Clip clap clip clap clip clap clip clap. Un hombre se detuvo en el borde de la acera justo cuando el coche aceleraba. Aunque hizo un esfuerzo, no le dio tiempo a ver, en la oscuridad de la noche, ni el color ni la marca. Se acercó a la mujer. Yacía boca arriba, con los ojos abiertos y la mirada perdida. La mancha de sangre negro brillante que se extendía sin parar sobre la calzada desde debajo de su cabeza le dio a entender que si aún estaba viva, no lo estaría por mucho tiempo. ¿Por qué se habría echado a correr?, se preguntó, tan solo quería devolverle los guantes, que se le habían caído al suelo unos metros atrás. Los sostenía ahora en la palma de la mano sin saber qué hacer con ellos. Lo que sí sabía es que debía llamar a la policía y dar parte del atropello. También a una ambulancia, aunque fuera ya inútil.

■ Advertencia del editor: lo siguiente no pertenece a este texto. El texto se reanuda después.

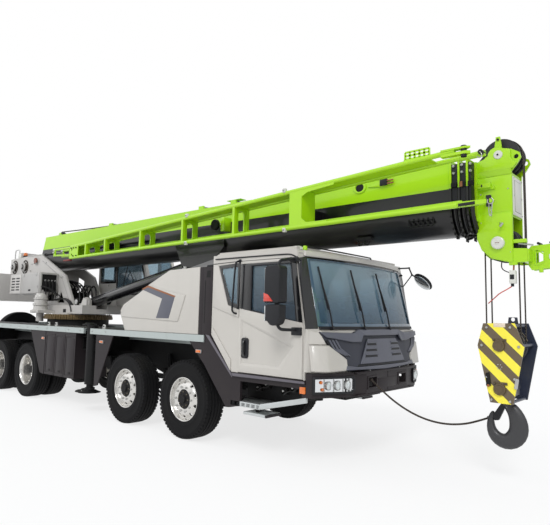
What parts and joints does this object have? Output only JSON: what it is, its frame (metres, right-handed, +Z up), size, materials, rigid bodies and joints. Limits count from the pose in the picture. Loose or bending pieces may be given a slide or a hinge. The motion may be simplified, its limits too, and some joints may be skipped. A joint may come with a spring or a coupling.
{
  "type": "truck-mounted mobile crane",
  "caption": "Truck crane with a telescopic box boom, slewing upper works, full-width driver's cab, stowed lattice jib, outriggers and a hook block.",
  "frame": {"origin": "on the ground, under the middle of the overall length", "axes": "+X to the front of the carrier, +Y to its left, +Z up"},
  "size_m": [13.29, 3.1745, 3.724],
  "materials": {
    "body_paint": "satin warm grey paint",
    "dark_paint": "satin anthracite paint",
    "grille_grey": "satin blue-grey paint",
    "light_paint": "satin light grey paint",
    "boom_green": "gloss lime green paint",
    "frame_black": "satin black paint",
    "deck_aluminium": "brushed",
    "tyre": "matt rubber",
    "gear_steel": "oiled steel",
    "cylinder_black": "gloss black paint",
    "rod_chrome": "polished",
    "rope_steel": "greased wire rope",
    "block_yellow": "gloss yellow paint",
    "hook_steel": "dark forged",
    "glass": "tinted glass",
    "interior": "matt trim",
    "mirror_black": "matt black",
    "rope_fibre": "woven rope",
    "sheave": "dark nylon"
  },
  "bodies": {
    "carrier": {"carrier_frame": "frame_black", "slewing_ring": "gear_steel", "deck": "deck_aluminium", "side_boxes": "dark_paint", "side_panels": "dark_paint", "engine_hood": "body_paint", "engine_block": "frame_black", "spare_wheel": "tyre", "outrigger_boxes": "frame_black", "axles": "frame_black", "driver_cab": "body_paint", "cab_windows": "glass", "cab_interior": "interior", "front_grille": "grille_grey", "front_bumper": "dark_paint", "tie_down_rope": "rope_fibre", "kerb_mirror": "mirror_black"},
    "axle_1_right_wheel": {"axle_1_right_wheel": "tyre"},
    "axle_1_right_knuckle": {"axle_1_right_knuckle": "frame_black"},
    "axle_1_left_wheel": {"axle_1_left_wheel": "tyre"},
    "axle_1_left_knuckle": {"axle_1_left_knuckle": "frame_black"},
    "axle_2_right_wheel": {"axle_2_right_wheel": "tyre"},
    "axle_2_right_knuckle": {"axle_2_right_knuckle": "frame_black"},
    "axle_2_left_wheel": {"axle_2_left_wheel": "tyre"},
    "axle_2_left_knuckle": {"axle_2_left_knuckle": "frame_black"},
    "axle_3_right_wheel": {"axle_3_right_wheel": "tyre"},
    "axle_3_left_wheel": {"axle_3_left_wheel": "tyre"},
    "axle_4_right_wheel": {"axle_4_right_wheel": "tyre"},
    "axle_4_left_wheel": {"axle_4_left_wheel": "tyre"},
    "front_right_outrigger_beam": {"front_right_outrigger_beam": "frame_black"},
    "front_right_jack": {"front_right_jack": "frame_black"},
    "front_left_outrigger_beam": {"front_left_outrigger_beam": "frame_black"},
    "front_left_jack": {"front_left_jack": "frame_black"},
    "rear_right_outrigger_beam": {"rear_right_outrigger_beam": "frame_black"},
    "rear_right_jack": {"rear_right_jack": "frame_black"},
    "rear_left_outrigger_beam": {"rear_left_outrigger_beam": "frame_black"},
    "rear_left_jack": {"rear_left_jack": "frame_black"},
    "right_door": {"right_door": "body_paint", "right_door_window": "glass", "right_mirror": "mirror_black"},
    "left_door": {"left_door": "body_paint", "left_door_window": "glass"},
    "turntable": {"turntable": "light_paint", "counterweight": "light_paint", "operator_cab": "light_paint", "operator_cab_windows": "glass"},
    "main_winch": {"main_winch": "rope_steel"},
    "auxiliary_winch": {"auxiliary_winch": "rope_steel"},
    "operator_door": {"operator_door": "light_paint"},
    "boom_base": {"boom_base": "boom_green", "stowed_jib": "boom_green"},
    "boom_section_2": {"boom_section_2": "boom_green"},
    "boom_section_3": {"boom_section_3": "boom_green"},
    "boom_section_4": {"boom_section_4": "boom_green", "head_sheaves": "sheave"},
    "lift_barrel": {"lift_barrel": "cylinder_black"},
    "lift_rod": {"lift_rod": "rod_chrome"},
    "hook_block": {"hoist_ropes": "rope_steel", "hook_block": "block_yellow"},
    "lifting_hook": {"lifting_hook": "hook_steel"}
  },
  "joints": [
    {"name": "steer_1_right", "type": "hinge", "parent": "carrier", "child": "axle_1_right_knuckle", "pos_m": [1.895, -0.87, 0.54], "axis": [0, 0, 1], "range_deg": [-33, 33]},
    {"name": "spin_1_right", "type": "hinge", "parent": "axle_1_right_knuckle", "child": "axle_1_right_wheel", "pos_m": [1.895, -1.086, 0.54], "axis": [0, 1, 0], "continuous": true},
    {"name": "steer_1_left", "type": "hinge", "parent": "carrier", "child": "axle_1_left_knuckle", "pos_m": [1.895, 0.87, 0.54], "axis": [0, 0, 1], "range_deg": [-33, 33]},
    {"name": "spin_1_left", "type": "hinge", "parent": "axle_1_left_knuckle", "child": "axle_1_left_wheel", "pos_m": [1.895, 1.086, 0.54], "axis": [0, 1, 0], "continuous": true},
    {"name": "steer_2_right", "type": "hinge", "parent": "carrier", "child": "axle_2_right_knuckle", "pos_m": [0.455, -0.87, 0.54], "axis": [0, 0, 1], "range_deg": [-24.75, 24.75]},
    {"name": "spin_2_right", "type": "hinge", "parent": "axle_2_right_knuckle", "child": "axle_2_right_wheel", "pos_m": [0.455, -1.086, 0.54], "axis": [0, 1, 0], "continuous": true},
    {"name": "steer_2_left", "type": "hinge", "parent": "carrier", "child": "axle_2_left_knuckle", "pos_m": [0.455, 0.87, 0.54], "axis": [0, 0, 1], "range_deg": [-24.75, 24.75]},
    {"name": "spin_2_left", "type": "hinge", "parent": "axle_2_left_knuckle", "child": "axle_2_left_wheel", "pos_m": [0.455, 1.086, 0.54], "axis": [0, 1, 0], "continuous": true},
    {"name": "spin_3_right", "type": "hinge", "parent": "carrier", "child": "axle_3_right_wheel", "pos_m": [-3.125, -1.086, 0.54], "axis": [0, 1, 0], "continuous": true},
    {"name": "spin_3_left", "type": "hinge", "parent": "carrier", "child": "axle_3_left_wheel", "pos_m": [-3.125, 1.086, 0.54], "axis": [0, 1, 0], "continuous": true},
    {"name": "spin_4_right", "type": "hinge", "parent": "carrier", "child": "axle_4_right_wheel", "pos_m": [-4.475, -1.086, 0.54], "axis": [0, 1, 0], "continuous": true},
    {"name": "spin_4_left", "type": "hinge", "parent": "carrier", "child": "axle_4_left_wheel", "pos_m": [-4.475, 1.086, 0.54], "axis": [0, 1, 0], "continuous": true},
    {"name": "front_right_beam_slide", "type": "slide", "parent": "carrier", "child": "front_right_outrigger_beam", "axis": [0, -1, 0], "range_m": [0, 1.6]},
    {"name": "front_right_jack_slide", "type": "slide", "parent": "front_right_outrigger_beam", "child": "front_right_jack", "axis": [0, 0, -1], "range_m": [0, 0.335]},
    {"name": "front_left_beam_slide", "type": "slide", "parent": "carrier", "child": "front_left_outrigger_beam", "axis": [0, 1, 0], "range_m": [0, 1.6]},
    {"name": "front_left_jack_slide", "type": "slide", "parent": "front_left_outrigger_beam", "child": "front_left_jack", "axis": [0, 0, -1], "range_m": [0, 0.335]},
    {"name": "rear_right_beam_slide", "type": "slide", "parent": "carrier", "child": "rear_right_outrigger_beam", "axis": [0, -1, 0], "range_m": [0, 1.6]},
    {"name": "rear_right_jack_slide", "type": "slide", "parent": "rear_right_outrigger_beam", "child": "rear_right_jack", "axis": [0, 0, -1], "range_m": [0, 0.335]},
    {"name": "rear_left_beam_slide", "type": "slide", "parent": "carrier", "child": "rear_left_outrigger_beam", "axis": [0, 1, 0], "range_m": [0, 1.6]},
    {"name": "rear_left_jack_slide", "type": "slide", "parent": "rear_left_outrigger_beam", "child": "rear_left_jack", "axis": [0, 0, -1], "range_m": [0, 0.335]},
    {"name": "right_door_hinge", "type": "hinge", "parent": "carrier", "child": "right_door", "pos_m": [4.028, -1.244, 1.3], "axis": [0, 0, 1], "range_deg": [0, 65]},
    {"name": "left_door_hinge", "type": "hinge", "parent": "carrier", "child": "left_door", "pos_m": [4.028, 1.244, 1.3], "axis": [0, 0, -1], "range_deg": [0, 65]},
    {"name": "slew", "type": "hinge", "parent": "carrier", "child": "turntable", "pos_m": [-3.405, 0, 1.66], "axis": [0, 0, 1], "continuous": true},
    {"name": "main_winch_spin", "type": "hinge", "parent": "turntable", "child": "main_winch", "pos_m": [-5.535, 0, 2.81], "axis": [0, 1, 0], "continuous": true},
    {"name": "auxiliary_winch_spin", "type": "hinge", "parent": "turntable", "child": "auxiliary_winch", "pos_m": [-6.135, 0, 2.83], "axis": [0, 1, 0], "continuous": true},
    {"name": "operator_door_slide", "type": "slide", "parent": "turntable", "child": "operator_door", "axis": [-1, 0, 0], "range_m": [0, 0.44]},
    {"name": "luff", "type": "hinge", "parent": "turntable", "child": "boom_base", "pos_m": [-4.895, 0, 2.93], "axis": [0, -1, 0], "range_deg": [0, 78]},
    {"name": "telescope_2", "type": "slide", "parent": "boom_base", "child": "boom_section_2", "axis": [1, 0, 0], "range_m": [0, 7.6]},
    {"name": "telescope_3", "type": "slide", "parent": "boom_section_2", "child": "boom_section_3", "axis": [1, 0, 0], "range_m": [0, 7.6]},
    {"name": "telescope_4", "type": "slide", "parent": "boom_section_3", "child": "boom_section_4", "axis": [1, 0, 0], "range_m": [0, 7.6]},
    {"name": "lift_barrel_tilt", "type": "hinge", "parent": "turntable", "child": "lift_barrel", "pos_m": [-2.805, 0, 1.93], "axis": [0, -1, 0], "range_deg": [0, 84.92]},
    {"name": "lift_rod_slide", "type": "slide", "parent": "lift_barrel", "child": "lift_rod", "axis": [0.9818, 0, 0.1898], "range_m": [0, 2.8763]},
    {"name": "hook_swing", "type": "hinge", "parent": "boom_section_4", "child": "hook_block", "pos_m": [5.833, 0, 2.54], "axis": [0, -1, 0], "range_deg": [-78, 0]},
    {"name": "hook_swivel", "type": "hinge", "parent": "hook_block", "child": "lifting_hook", "pos_m": [5.833, 0, 0.7], "axis": [0, 0, 1], "continuous": true}
  ],
  "couplings": [
    {"joint": "steer_1_right", "follows": "steer_1_left", "ratio": 1},
    {"joint": "steer_2_left", "follows": "steer_1_left", "ratio": 0.75},
    {"joint": "steer_2_right", "follows": "steer_1_left", "ratio": 0.75},
    {"joint": "telescope_3", "follows": "telescope_2", "ratio": 1},
    {"joint": "telescope_4", "follows": "telescope_2", "ratio": 1},
    {"joint": "lift_barrel_tilt", "follows": "luff", "ratio": 1.0861},
    {"joint": "lift_rod_slide", "follows": "luff", "m_per_rad": 2.1054},
    {"joint": "hook_swing", "follows": "luff", "ratio": -1}
  ]
}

Pero de así hacerlo, tendría que darle muchas inconvenientes explicaciones a su esposa, que creía que estaba en la otra punta de la ciudad, todavía en el trabajo. Esta era la excusa que le había puesto por llegar tarde a casa esa noche, la primera en que visitaba a su amante desde el inicio de la pandemia. Miró a su alrededor. No había nadie en la calle, pero quizá el estruendo que había metido el coche al frenar en seco hubiera llamado la atención de algún vecino que no tardaría en aparecer para curiosear. Dejó caer los guantes sobre el cuerpo de la mujer y se apresuró hacia su vehículo diciéndose que jamás jamás intentaría de nuevo abordar por la noche a una mujer en la calle.